こちらも、口をべちゃっと開きすぎてしまうために、逆に喉が動いてしまって、音程は合っているけども響きの出ない声になってしまいます。
Possoのオの母音で口を開きすぎないこと、響きを前によりも、後頭部に吸い込むようなタイミングで
出してみてください。それから、ここは、本の少し早めに処理することで余裕も生まれるでしょう。
高音に上がる一つ前の響きを前に出すことで、その反動を利用して上に上がるということもあるでしょう。
最後の16分音符をぶつけるようにして始まる方のNemmen per gioco v’ingannero
1回目はフォルテです。
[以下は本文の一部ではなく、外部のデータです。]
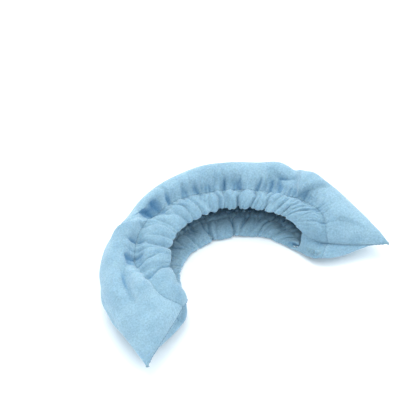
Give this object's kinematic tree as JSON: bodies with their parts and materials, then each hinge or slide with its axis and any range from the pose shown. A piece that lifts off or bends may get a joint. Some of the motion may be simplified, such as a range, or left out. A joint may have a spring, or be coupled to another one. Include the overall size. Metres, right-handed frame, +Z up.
{
  "type": "elasticated crescent cover",
  "caption": "Crescent-shaped velour cover with pointed closed ends and a gathered elastic mouth along its inner edge.",
  "frame": {"origin": "on the table, under the centre of the box round the cover", "axes": "+X along the crescent from its left tip to its right one, +Y towards the round back of the crescent, +Z up"},
  "size_m": [0.2714, 0.171, 0.0471],
  "materials": {
    "velour": "short soft pile, pale blue",
    "casing_velour": "short soft pile, pale blue, gathered",
    "elastic": "woven white elastic, matt",
    "thread": "twisted sewing thread, pale blue"
  },
  "bodies": {
    "root": {"shell": "velour", "upper_casing": "casing_velour", "lower_casing": "casing_velour", "elastic_band": "elastic", "elastic_join_thread": "thread", "casing_needle_thread": "thread", "casing_bobbin_thread": "thread", "left_end_needle_thread": "thread", "left_end_bobbin_thread": "thread", "right_end_needle_thread": "thread", "right_end_bobbin_thread": "thread"}
  },
  "joints": []
}
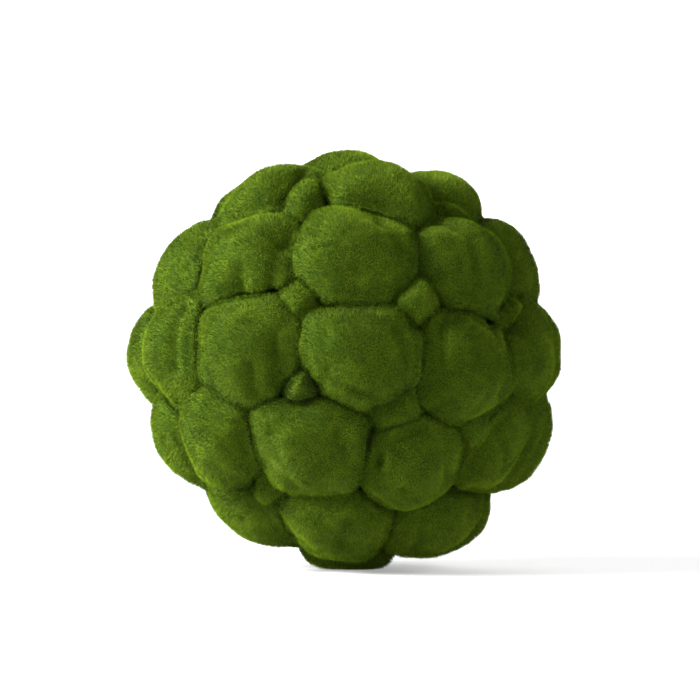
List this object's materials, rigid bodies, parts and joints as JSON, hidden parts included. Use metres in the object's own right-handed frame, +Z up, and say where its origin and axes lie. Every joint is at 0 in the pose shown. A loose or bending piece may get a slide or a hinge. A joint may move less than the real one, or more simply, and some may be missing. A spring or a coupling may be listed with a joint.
{
  "type": "moss ball",
  "caption": "Decorative ball of plump flocked moss cushions packed edge to edge over a round core, standing on a flattened base.",
  "frame": {"origin": "on the floor, under the ball's centre, in the middle of the base cushion's flat underside", "axes": "+Z up through the crown cushion; -Y is the front, the side that faces the camera; +X is to the viewer's right"},
  "size_m": [0.2025, 0.1993, 0.1949],
  "materials": {
    "moss": "matte",
    "core": "matte"
  },
  "bodies": {
    "root": {"base_cushion": "moss", "belt_cushion_1": "moss", "belt_cushion_10": "moss", "belt_cushion_11": "moss", "belt_cushion_2": "moss", "belt_cushion_3": "moss", "belt_cushion_4": "moss", "belt_cushion_5": "moss", "belt_cushion_6": "moss", "belt_cushion_7": "moss", "belt_cushion_8": "moss", "belt_cushion_9": "moss", "core_ball": "core", "crown_cushion": "moss", "filler_1": "moss", "filler_10": "moss", "filler_11": "moss", "filler_12": "moss", "filler_13": "moss", "filler_14": "moss", "filler_2": "moss", "filler_3": "moss", "filler_4": "moss", "filler_5": "moss", "filler_6": "moss", "filler_7": "moss", "filler_8": "moss", "filler_9": "moss", "lower_cushion_1": "moss", "lower_cushion_10": "moss", "lower_cushion_2": "moss", "lower_cushion_3": "moss", "lower_cushion_4": "moss", "lower_cushion_5": "moss", "lower_cushion_6": "moss", "lower_cushion_7": "moss", "lower_cushion_8": "moss", "lower_cushion_9": "moss", "top_cushion_1": "moss", "top_cushion_2": "moss", "top_cushion_3": "moss", "top_cushion_4": "moss", "top_cushion_5": "moss", "top_cushion_6": "moss", "under_cushion_1": "moss", "under_cushion_2": "moss", "under_cushion_3": "moss", "under_cushion_4": "moss", "under_cushion_5": "moss", "under_cushion_6": "moss", "under_cushion_7": "moss", "upper_cushion_1": "moss", "upper_cushion_2": "moss", "upper_cushion_3": "moss", "upper_cushion_4": "moss", "upper_cushion_5": "moss", "upper_cushion_6": "moss", "upper_cushion_7": "moss", "upper_cushion_8": "moss", "upper_cushion_9": "moss"}
  },
  "joints": []
}
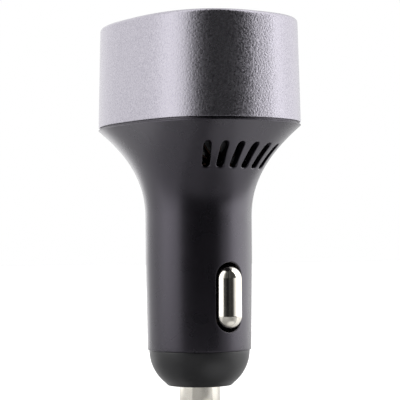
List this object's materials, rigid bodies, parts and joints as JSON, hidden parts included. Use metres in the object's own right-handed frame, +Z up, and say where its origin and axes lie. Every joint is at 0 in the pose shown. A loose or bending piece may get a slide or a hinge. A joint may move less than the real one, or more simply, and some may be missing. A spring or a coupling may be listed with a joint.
{
  "type": "car usb charger plug",
  "caption": "Oval metal-headed USB charger on a flared, vented neck with a 12 V plug barrel, sprung side contacts and a sprung tip.",
  "frame": {"origin": "tip of the centre contact, on the plug's axis", "axes": "+Z up from the tip to the head, +X along the head's long side and through the side contacts"},
  "size_m": [0.0434, 0.0336, 0.0776],
  "materials": {
    "housing_abs": "charcoal moulded ABS, fine satin grain",
    "head_aluminium": "bead-blasted anodised aluminium, warm grey",
    "face_plastic": "black moulded plastic, fine grain",
    "lens_polycarbonate": "clear polycarbonate, polished",
    "nose_plastic": "black moulded plastic",
    "nickel_plate": "nickel-plated steel, polished",
    "spring_steel": "spring steel, drawn and rolled",
    "brass_strip": "rolled brass strip",
    "circuit_board": "glass-fibre laminate with green solder mask",
    "screw_steel": "zinc-plated steel",
    "port_steel": "nickel-plated folded steel",
    "port_plastic": "white moulded plastic",
    "gold_plate": "gold-plated contact pads",
    "ferrite": "sintered ferrite, dark grey",
    "copper_wire": "enamelled copper wire",
    "capacitor_can": "aluminium can in a dark blue sleeve",
    "chip_epoxy": "moulded epoxy",
    "fuse_ceramic": "cream ceramic",
    "lamp_epoxy": "pale epoxy"
  },
  "bodies": {
    "plug": {"housing": "housing_abs", "head_shell": "head_aluminium", "face_plate": "face_plastic", "indicator_lens": "lens_polycarbonate", "nose_cap": "nose_plastic", "centre_spring": "spring_steel", "tip_terminal": "brass_strip", "contact_spring_right": "spring_steel", "contact_spring_left": "spring_steel", "main_board": "circuit_board", "port_board": "circuit_board", "board_screws": "screw_steel", "usb_shell_left": "port_steel", "usb_shell_right": "port_steel", "usb_tongue_left": "port_plastic", "usb_tongue_right": "port_plastic", "usb_pins_left": "gold_plate", "usb_pins_right": "gold_plate", "choke_core": "ferrite", "choke_winding": "copper_wire", "input_capacitor": "capacitor_can", "output_capacitor": "capacitor_can", "converter_chip": "chip_epoxy", "rectifier_diode": "chip_epoxy", "input_fuse": "fuse_ceramic", "indicator_lamp": "lamp_epoxy"},
    "right_contact": {"side_contact_right": "nickel_plate"},
    "left_contact": {"side_contact_left": "nickel_plate"},
    "tip": {"centre_contact": "nickel_plate"}
  },
  "joints": [
    {"name": "right_contact_press", "type": "slide", "parent": "plug", "child": "right_contact", "axis": [-1, 0, 0], "range_m": [0, 0.0021], "stiffness_N_per_m": 2000, "springref_m": -0.001, "deforming": ["contact_spring_right"]},
    {"name": "left_contact_press", "type": "slide", "parent": "plug", "child": "left_contact", "axis": [1, 0, 0], "range_m": [0, 0.0021], "stiffness_N_per_m": 2000, "springref_m": -0.001, "deforming": ["contact_spring_left"]},
    {"name": "tip_press", "type": "slide", "parent": "plug", "child": "tip", "axis": [0, 0, 1], "range_m": [0, 0.0035], "stiffness_N_per_m": 1200, "springref_m": -0.002, "deforming": ["centre_spring"]}
  ]
}
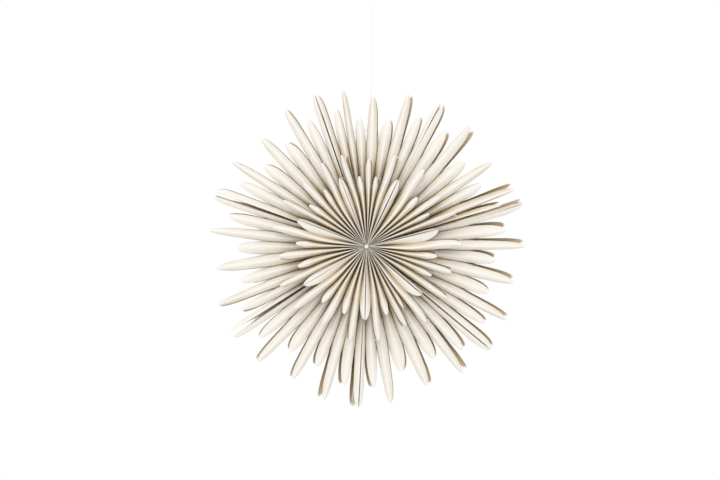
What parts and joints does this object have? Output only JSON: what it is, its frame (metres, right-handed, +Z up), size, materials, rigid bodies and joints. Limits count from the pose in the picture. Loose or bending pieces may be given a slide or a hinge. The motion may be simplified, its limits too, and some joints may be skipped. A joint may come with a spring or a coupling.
{
  "type": "folding paper star",
  "caption": "Hanging paper star of folded, glued petals that opens like a fan round its middle and hangs on a thread.",
  "frame": {"origin": "middle of the star, where the petals meet, half way between front and back", "axes": "+Z up along the hanging thread, -Y towards the front, +X to the right seen from the front"},
  "size_m": [0.589, 0.111, 0.8521],
  "materials": {
    "petal_paper": "uncoated",
    "side_sheet_paper": "uncoated",
    "adhesive_strip": "matt",
    "binding_thread": "twisted",
    "hanging_thread": "twisted"
  },
  "bodies": {
    "hanger": {"hanging_loop": "hanging_thread", "loop_knot": "hanging_thread"},
    "thread": {"hanging_thread": "hanging_thread"},
    "fan_2": {"fan_2_spear_petals": "petal_paper", "fan_2_round_petals": "petal_paper", "fan_2_front_petals": "petal_paper", "fan_2_back_petals": "petal_paper", "anchor_loop": "hanging_thread", "anchor_knot": "hanging_thread", "spine_thread": "binding_thread"},
    "seam_2": {"fan_2_side_sheet_a": "side_sheet_paper", "fan_1_side_sheet_b": "side_sheet_paper", "seam_strip_2": "adhesive_strip"},
    "fan_1": {"fan_1_spear_petals": "petal_paper", "fan_1_round_petals": "petal_paper", "fan_1_front_petals": "petal_paper", "fan_1_back_petals": "petal_paper"},
    "seam_1": {"fan_1_side_sheet_a": "side_sheet_paper", "fan_7_side_sheet_b": "side_sheet_paper", "seam_strip_1": "adhesive_strip"},
    "fan_7": {"fan_7_spear_petals": "petal_paper", "fan_7_round_petals": "petal_paper", "fan_7_front_petals": "petal_paper", "fan_7_back_petals": "petal_paper"},
    "seam_7": {"fan_7_side_sheet_a": "side_sheet_paper", "fan_6_side_sheet_b": "side_sheet_paper", "seam_strip_7": "adhesive_strip"},
    "fan_6": {"fan_6_spear_petals": "petal_paper", "fan_6_round_petals": "petal_paper", "fan_6_front_petals": "petal_paper", "fan_6_back_petals": "petal_paper"},
    "seam_6_right": {"fan_6_side_sheet_a": "side_sheet_paper"},
    "seam_3": {"fan_2_side_sheet_b": "side_sheet_paper", "fan_3_side_sheet_a": "side_sheet_paper", "seam_strip_3": "adhesive_strip"},
    "fan_3": {"fan_3_spear_petals": "petal_paper", "fan_3_round_petals": "petal_paper", "fan_3_front_petals": "petal_paper", "fan_3_back_petals": "petal_paper"},
    "seam_4": {"fan_3_side_sheet_b": "side_sheet_paper", "fan_4_side_sheet_a": "side_sheet_paper", "seam_strip_4": "adhesive_strip"},
    "fan_4": {"fan_4_spear_petals": "petal_paper", "fan_4_round_petals": "petal_paper", "fan_4_front_petals": "petal_paper", "fan_4_back_petals": "petal_paper"},
    "seam_5": {"fan_4_side_sheet_b": "side_sheet_paper", "fan_5_side_sheet_a": "side_sheet_paper", "seam_strip_5": "adhesive_strip"},
    "fan_5": {"fan_5_spear_petals": "petal_paper", "fan_5_round_petals": "petal_paper", "fan_5_front_petals": "petal_paper", "fan_5_back_petals": "petal_paper"},
    "seam_6_left": {"fan_5_side_sheet_b": "side_sheet_paper", "seam_strip_6": "adhesive_strip"}
  },
  "joints": [
    {"name": "thread_swing", "type": "hinge", "parent": "hanger", "child": "thread", "pos_m": [0.0084, 0, 0.51], "axis": [1, 0, 0], "range_deg": [-15, 15]},
    {"name": "star_spin", "type": "hinge", "parent": "thread", "child": "fan_2", "pos_m": [0.0084, 0, 0.22795], "axis": [0, 0, 1], "continuous": true},
    {"name": "fold_seam_2", "type": "hinge", "parent": "fan_2", "child": "seam_2", "pos_m": [0, 0, 0], "axis": [0, -1, 0], "range_deg": [0, 22.92]},
    {"name": "fold_fan_1", "type": "hinge", "parent": "fan_2", "child": "fan_1", "pos_m": [0, 0, 0], "axis": [0, -1, 0], "range_deg": [0, 45.12], "deforming": ["fan_1_spear_petals", "fan_1_round_petals", "fan_1_front_petals", "fan_1_back_petals"]},
    {"name": "fold_seam_1", "type": "hinge", "parent": "fan_2", "child": "seam_1", "pos_m": [0, 0, 0], "axis": [0, -1, 0], "range_deg": [0, 67.32]},
    {"name": "fold_fan_7", "type": "hinge", "parent": "fan_2", "child": "fan_7", "pos_m": [0, 0, 0], "axis": [0, -1, 0], "range_deg": [0, 92.62], "deforming": ["fan_7_spear_petals", "fan_7_round_petals", "fan_7_front_petals", "fan_7_back_petals"]},
    {"name": "fold_seam_7", "type": "hinge", "parent": "fan_2", "child": "seam_7", "pos_m": [0, 0, 0], "axis": [0, -1, 0], "range_deg": [0, 117.92]},
    {"name": "fold_fan_6", "type": "hinge", "parent": "fan_2", "child": "fan_6", "pos_m": [0, 0, 0], "axis": [0, -1, 0], "range_deg": [0, 142.15], "deforming": ["fan_6_spear_petals", "fan_6_round_petals", "fan_6_front_petals", "fan_6_back_petals", "fan_2_spear_petals", "fan_2_round_petals", "fan_2_front_petals", "fan_2_back_petals", "anchor_loop"]},
    {"name": "fold_seam_6_right", "type": "hinge", "parent": "fan_2", "child": "seam_6_right", "pos_m": [0, 0, 0], "axis": [0, -1, 0], "range_deg": [0, 166.42]},
    {"name": "fold_seam_3", "type": "hinge", "parent": "fan_2", "child": "seam_3", "pos_m": [0, 0, 0], "axis": [0, 1, 0], "range_deg": [0, 18.87]},
    {"name": "fold_fan_3", "type": "hinge", "parent": "fan_2", "child": "fan_3", "pos_m": [0, 0, 0], "axis": [0, 1, 0], "range_deg": [0, 42.99], "deforming": ["fan_3_spear_petals", "fan_3_round_petals", "fan_3_front_petals", "fan_3_back_petals"]},
    {"name": "fold_seam_4", "type": "hinge", "parent": "fan_2", "child": "seam_4", "pos_m": [0, 0, 0], "axis": [0, 1, 0], "range_deg": [0, 67.12]},
    {"name": "fold_fan_4", "type": "hinge", "parent": "fan_2", "child": "fan_4", "pos_m": [0, 0, 0], "axis": [0, 1, 0], "range_deg": [0, 91.12], "deforming": ["fan_4_spear_petals", "fan_4_round_petals", "fan_4_front_petals", "fan_4_back_petals"]},
    {"name": "fold_seam_5", "type": "hinge", "parent": "fan_2", "child": "seam_5", "pos_m": [0, 0, 0], "axis": [0, 1, 0], "range_deg": [0, 115.12]},
    {"name": "fold_fan_5", "type": "hinge", "parent": "fan_2", "child": "fan_5", "pos_m": [0, 0, 0], "axis": [0, 1, 0], "range_deg": [0, 140.37], "deforming": ["fan_5_spear_petals", "fan_5_round_petals", "fan_5_front_petals", "fan_5_back_petals"]},
    {"name": "fold_seam_6_left", "type": "hinge", "parent": "fan_2", "child": "seam_6_left", "pos_m": [0, 0, 0], "axis": [0, 1, 0], "range_deg": [0, 165.62]}
  ],
  "couplings": [
    {"joint": "fold_seam_2", "follows": "fold_fan_6", "ratio": 0.1611},
    {"joint": "fold_fan_1", "follows": "fold_fan_6", "ratio": 0.31727},
    {"joint": "fold_seam_1", "follows": "fold_fan_6", "ratio": 0.47344},
    {"joint": "fold_fan_7", "follows": "fold_fan_6", "ratio": 0.65143},
    {"joint": "fold_seam_7", "follows": "fold_fan_6", "ratio": 0.82941},
    {"joint": "fold_seam_6_right", "follows": "fold_fan_6", "ratio": 1.1706},
    {"joint": "fold_seam_3", "follows": "fold_fan_6", "ratio": 0.13261},
    {"joint": "fold_fan_3", "follows": "fold_fan_6", "ratio": 0.30232},
    {"joint": "fold_seam_4", "follows": "fold_fan_6", "ratio": 0.47204},
    {"joint": "fold_fan_4", "follows": "fold_fan_6", "ratio": 0.64087},
    {"joint": "fold_seam_5", "follows": "fold_fan_6", "ratio": 0.80971},
    {"joint": "fold_fan_5", "follows": "fold_fan_6", "ratio": 0.98734},
    {"joint": "fold_seam_6_left", "follows": "fold_fan_6", "ratio": 1.165}
  ]
}
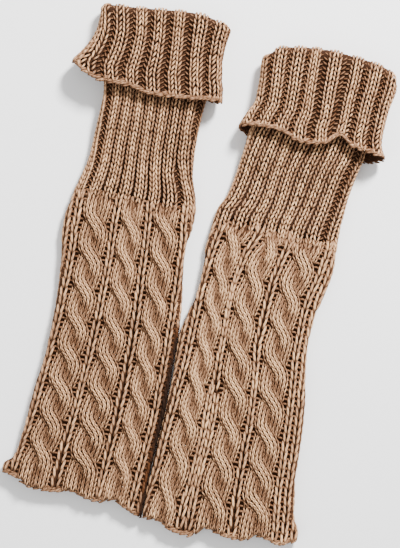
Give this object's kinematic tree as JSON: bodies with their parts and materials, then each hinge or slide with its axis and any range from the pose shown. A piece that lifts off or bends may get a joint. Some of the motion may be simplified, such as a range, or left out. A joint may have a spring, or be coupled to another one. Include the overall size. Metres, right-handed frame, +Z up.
{
  "type": "pair of leg warmers",
  "caption": "Pair of cable-knit leg warmers laid flat side by side, each a knitted tube with rope cables, a ribbed neck and a turned-down ribbed cuff.",
  "frame": {"origin": "middle of the pair's footprint, on the surface it lies on", "axes": "+X to the right of the pair as seen from above, +Y from the hems towards the turned cuffs, +Z up from the surface"},
  "size_m": [0.3404, 0.4643, 0.0235],
  "materials": {
    "left_knit": "soft camel-beige plied yarn, matt with a faint halo",
    "right_knit": "soft camel-beige plied yarn, matt with a faint halo"
  },
  "bodies": {
    "root": {"left_cabled_leg": "left_knit", "left_ribbed_neck": "left_knit", "left_turned_cuff": "left_knit", "right_cabled_leg": "right_knit", "right_ribbed_neck": "right_knit", "right_turned_cuff": "right_knit"}
  },
  "joints": []
}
ぶつけるのは脳天で、しっかりぶつけてください。
その前のフレーズを切った瞬間にお腹を良く緩めることで、勢いのタイミングが計れるでしょう。
23日のホールは良く響きますから、多分気持ちよく歌えると思います。
のうじょうさん
今日は一回合わせただけで、終わりにしました。
前回まで懸案だった、ピアノとのアンサンブルもようやく合格点が付けられました。
難しいドビュッシーの歌曲のアンサンブルでしたが、ようやく有機的な流れと大河のような大きな音楽の輪郭が出来上がったと思います。
ドビュッシーの歌曲の大きな音楽の世界が、良く表出されました。
「噴水」の芳しい幸福感と「夕べ」の宗教的でありながら庶民の悲哀がこもったコーダは美しかった。
ロメオとジュリエットのアリアのエンターテインメントもオペラらしく決まるようになりました。
特に出だしの、笑い声の下降形は実に見事!
特に高音の2点bが最高の声質で当てられましたし、全体のワルツのテンポ感も弾む重さが出ていました。
最後の3点Cもしっかり、長く、決められましたね。
欲を言えば、「噴水」のRefrain句、La gerbe d’eau qui berce ses milles fleursの2回目が、ややゆったりしたために、続く後半がそのまま緩んでしまった印象が惜しかった。
多分彼女はその方が、気持ちが乗って歌いやすいのだと思うけど、
全体の緊張感のバランスがやや悪くなる、ということでしょう。
「夕べ」も懸案の3連符の処理もまだ完全ではなかったので、気をつけてほしいです。
ただ、正直に良くここまで勉強してくれて伴奏もアンサンブルを勉強してくれた、と思います。
明日は心置きなく思い切り歌ってください。楽しみにしています。